Carpenter mixes futuristic technology with good old fashioned crumbling brick and mortar to show the dichotomy of a world of extreme income inequality. The rich and powerful (and most especially the military) have access to technological wonders, while the poor are lucky to have bread.

For anyone who hasn’t seen the movie (I am having trouble imagining the person who could be visiting the website but has never seen Escape From New York, but maybe you exist) it takes place in the remote future year of 1997. Crime is out of control and the island of Manhattan has been turned into a giant maximum security prison.  The United States and the USSR are at war in Europe and the world is on the brink of nuclear destruction. The President (Donald Pleasance) is en route  to a peace summit where he is meant to deliver the plans for free energy or somesuch as a peace offering. His plane is taken over by domestic terrorists and crashed into the city. The President is taken hostage by a crime boss known as The Duke of New York (Isaac Hayes).

Enter Snake Plissken (Kurt Russell). Snake is former special forces. He was convicted of attempting to rob the federal reserve and is set to spend the rest of his life in New York. Snake if offered a deal. Go into the prison and rescue the president along with the tape containing the secret plans to earn a full pardon.  To keep him on track they inject an explosive device into his neck with a timer. He has to return with the president to have the device defused before it blows him up.

Snake teams up with Cabbie (Ernest Borgnine) and hunts for the president.  Cabbie takes Snake to Brain (Harry Dean Stanton being very Harry Dean Stanton), who is an advisor to the duke. Brain and Snake know each other. He reveals that the duke has a plan to use the president as a shield during a mass escape across the Queensborough bridge. 

A lot of crazy stuff happens. Snake fights in a pro-wrestling style deathmatch; there’s car chases; land mines; fist fights; double crosses; just a lot.

Snake gets the President out. At the end, when the film makes it final argument we see the President thank Snake and offer him anything he wants. Snake wants to know what the Prez feels about the people who dies to keep him safe. All the politician has to offer is some empty lip service. That is really all they ever offer. While the poor fight in their wars, they offer lip service. While children die of preventable disease due to lack of proper medical care, they offer lip service. While the planet burns, they offer lip service (about planting a trillion trees).  While the rich strengthen their grip on the nation, they give lip service.

John carpenter looked at the country in the 1970s and 1980s and saw that it wasn’t just that the people in charge were corrupt; it was that the system was corrupt.  He reacted, much as Johnathan Swift had before him, with rage. That rage was embodied by Snake Plissken, and Snake doesn’t “give a fuck about your war or your president”. 
Carpenter would return to these themes a few years later with the sublime They Live, and we will discuss it in depth at a later time.

Russell here was starting his incredible run of work with John Carpenter.
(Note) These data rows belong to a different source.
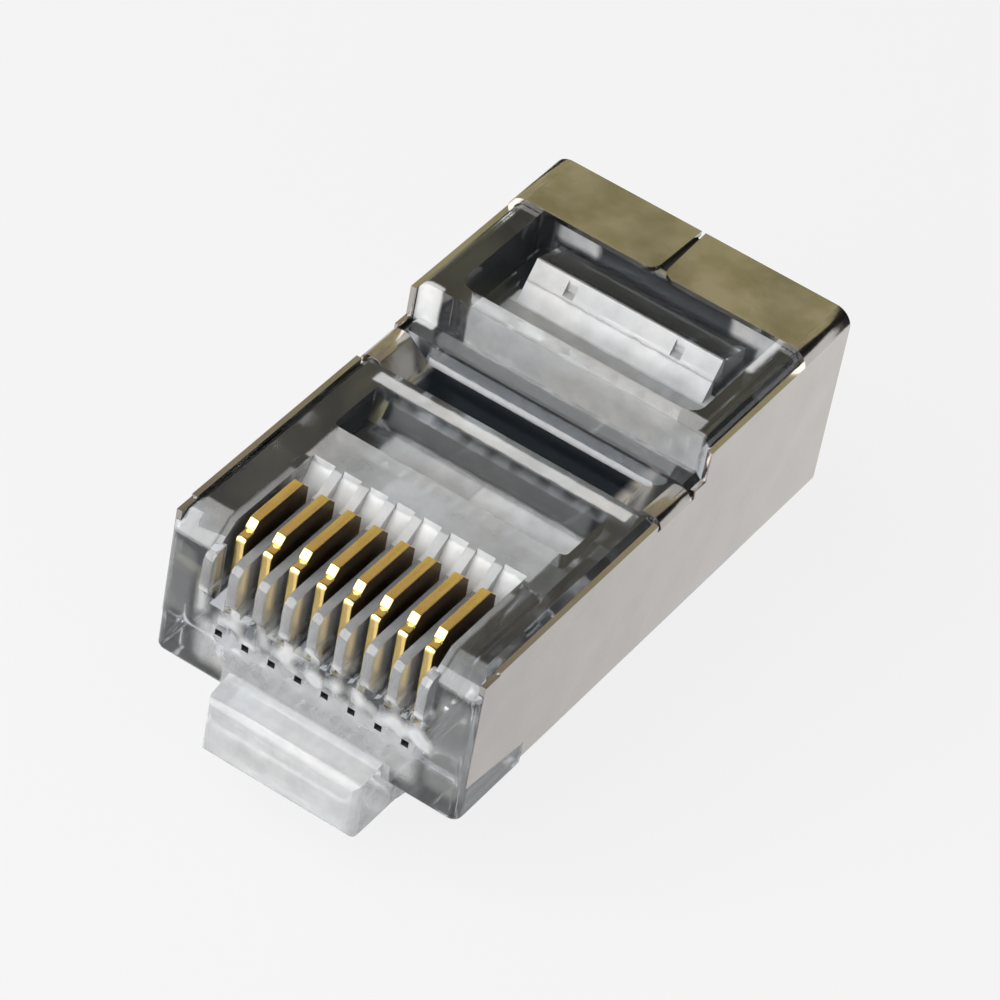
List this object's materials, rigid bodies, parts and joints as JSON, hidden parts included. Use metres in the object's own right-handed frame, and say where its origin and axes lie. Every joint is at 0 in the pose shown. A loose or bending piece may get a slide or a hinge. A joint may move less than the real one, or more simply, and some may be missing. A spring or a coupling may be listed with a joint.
{
  "type": "rj45 modular plug",
  "caption": "Shielded modular plug for network cable: clear moulded housing with gold blades, a sprung latch and a folded metal shield with a cable collar.",
  "frame": {"origin": "middle of the lower edge of the nose's front face", "axes": "+X across the plug to the right with the contacts up and the nose away from the cable, +Y from the nose to the cable entry, +Z from the latch side to the contact side"},
  "size_m": [0.0116, 0.0223, 0.0118],
  "materials": {
    "clear_plastic": "clear moulded polycarbonate, glossy",
    "plated_sheet": "bright nickel plating on folded sheet",
    "gold_contact": "hard gold plating, bright"
  },
  "bodies": {
    "plug_body": {"housing": "clear_plastic", "shield": "plated_sheet", "contact_1": "gold_contact", "contact_2": "gold_contact", "contact_3": "gold_contact", "contact_4": "gold_contact", "contact_5": "gold_contact", "contact_6": "gold_contact", "contact_7": "gold_contact", "contact_8": "gold_contact"},
    "latch_lever": {"latch": "clear_plastic"}
  },
  "joints": [
    {"name": "latch_press", "type": "hinge", "parent": "plug_body", "child": "latch_lever", "pos_m": [0, 0.00145, -0.00125], "axis": [1, 0, 0], "range_deg": [0, 11.5], "stiffness_Nm_per_rad": 0.3}
  ]
}
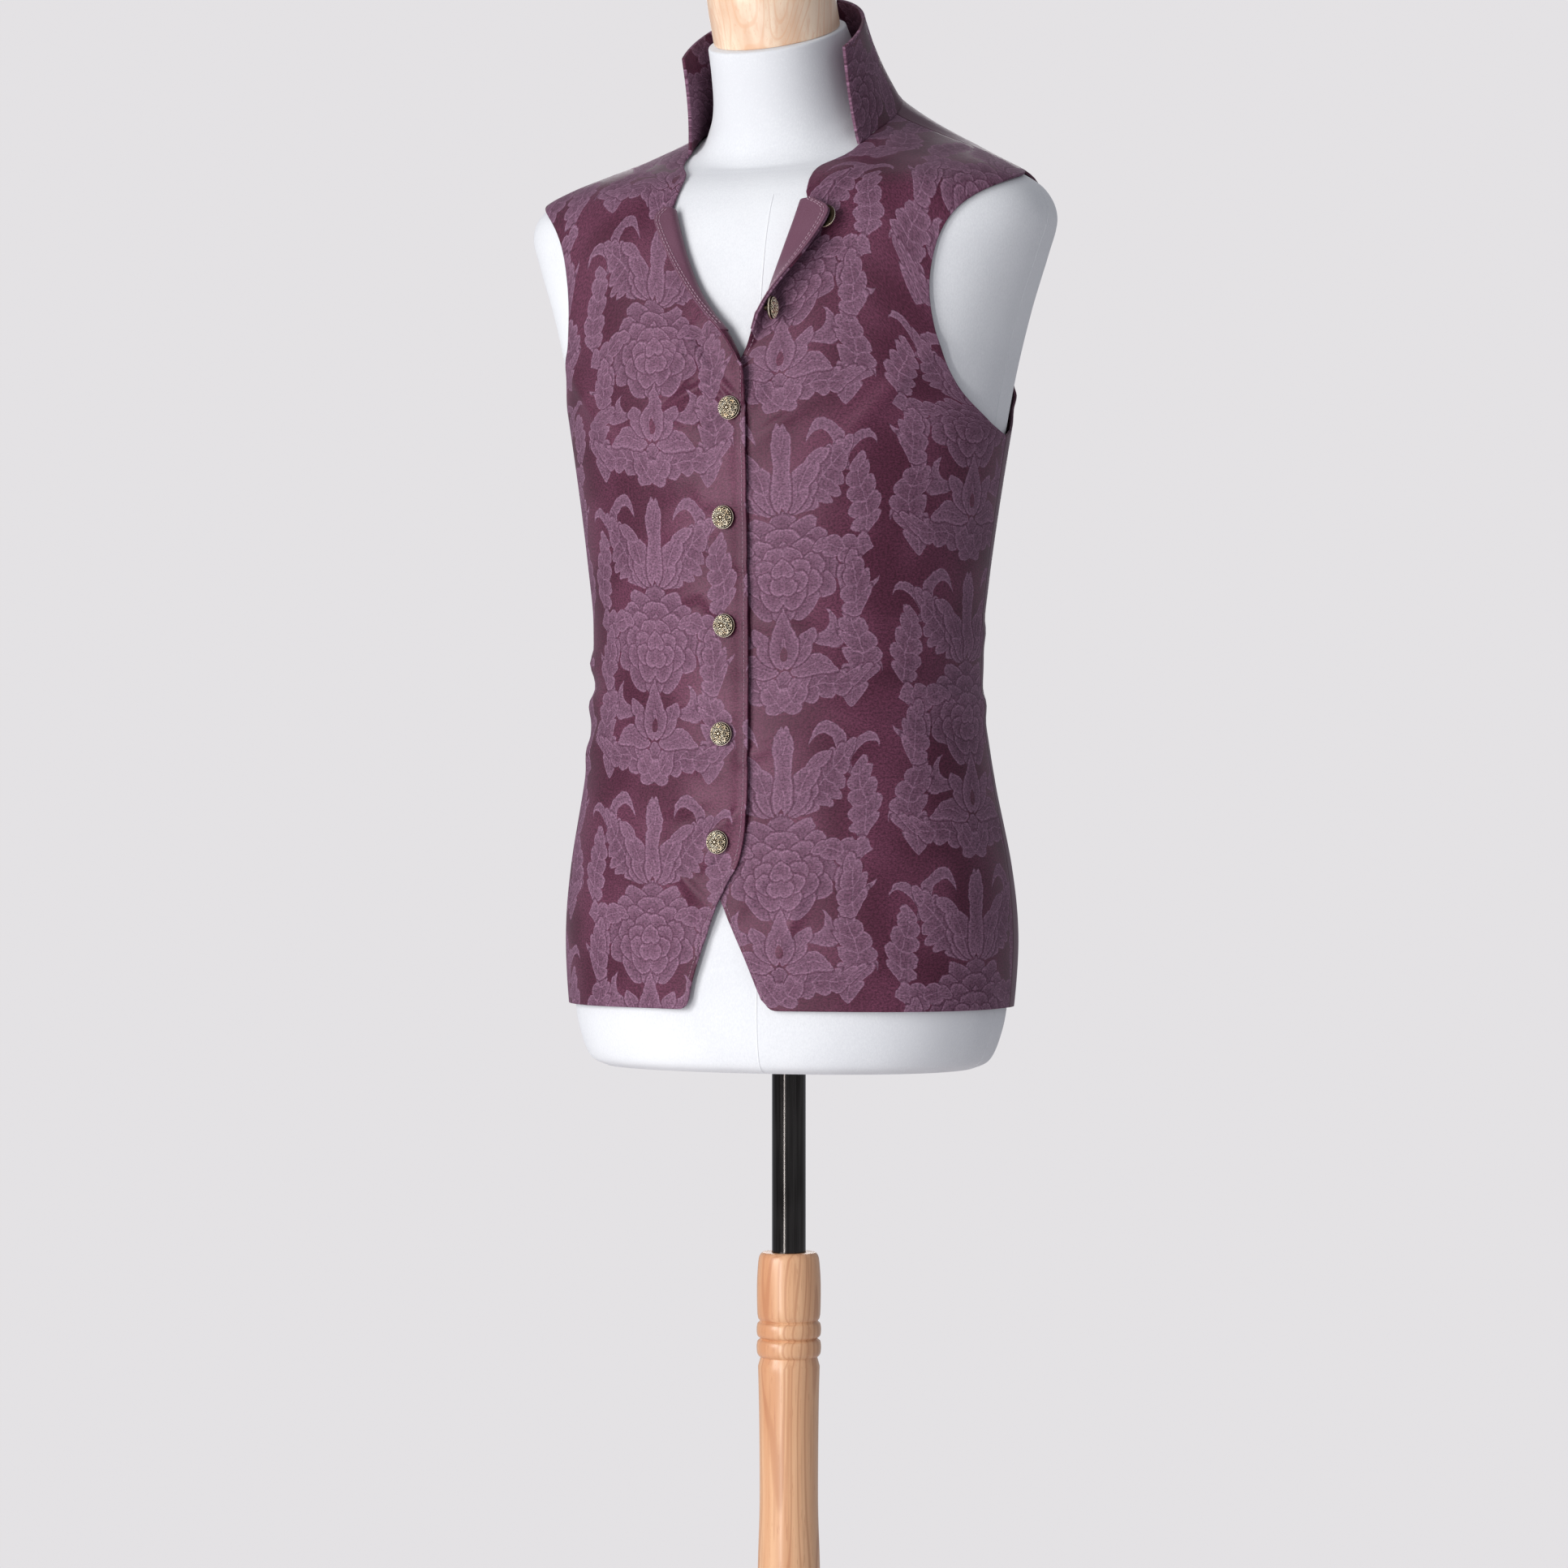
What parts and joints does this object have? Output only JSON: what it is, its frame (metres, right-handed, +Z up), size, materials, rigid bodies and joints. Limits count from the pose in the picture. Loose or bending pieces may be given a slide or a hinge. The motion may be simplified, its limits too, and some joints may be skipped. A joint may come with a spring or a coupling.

Together they would make this film; the perfect The Thing; Big Trouble in Little China; Elvis and the eventual sequel, Escape From L.A.

It Is very interesting to note that at the time Carpenter cast Russell, the studio didn’t want him for the part. He was seen as a lightweight who did Disney movies (like The Computer Wore Tennis Shoes). Carpenter had to fight for him and in doing so created an action star.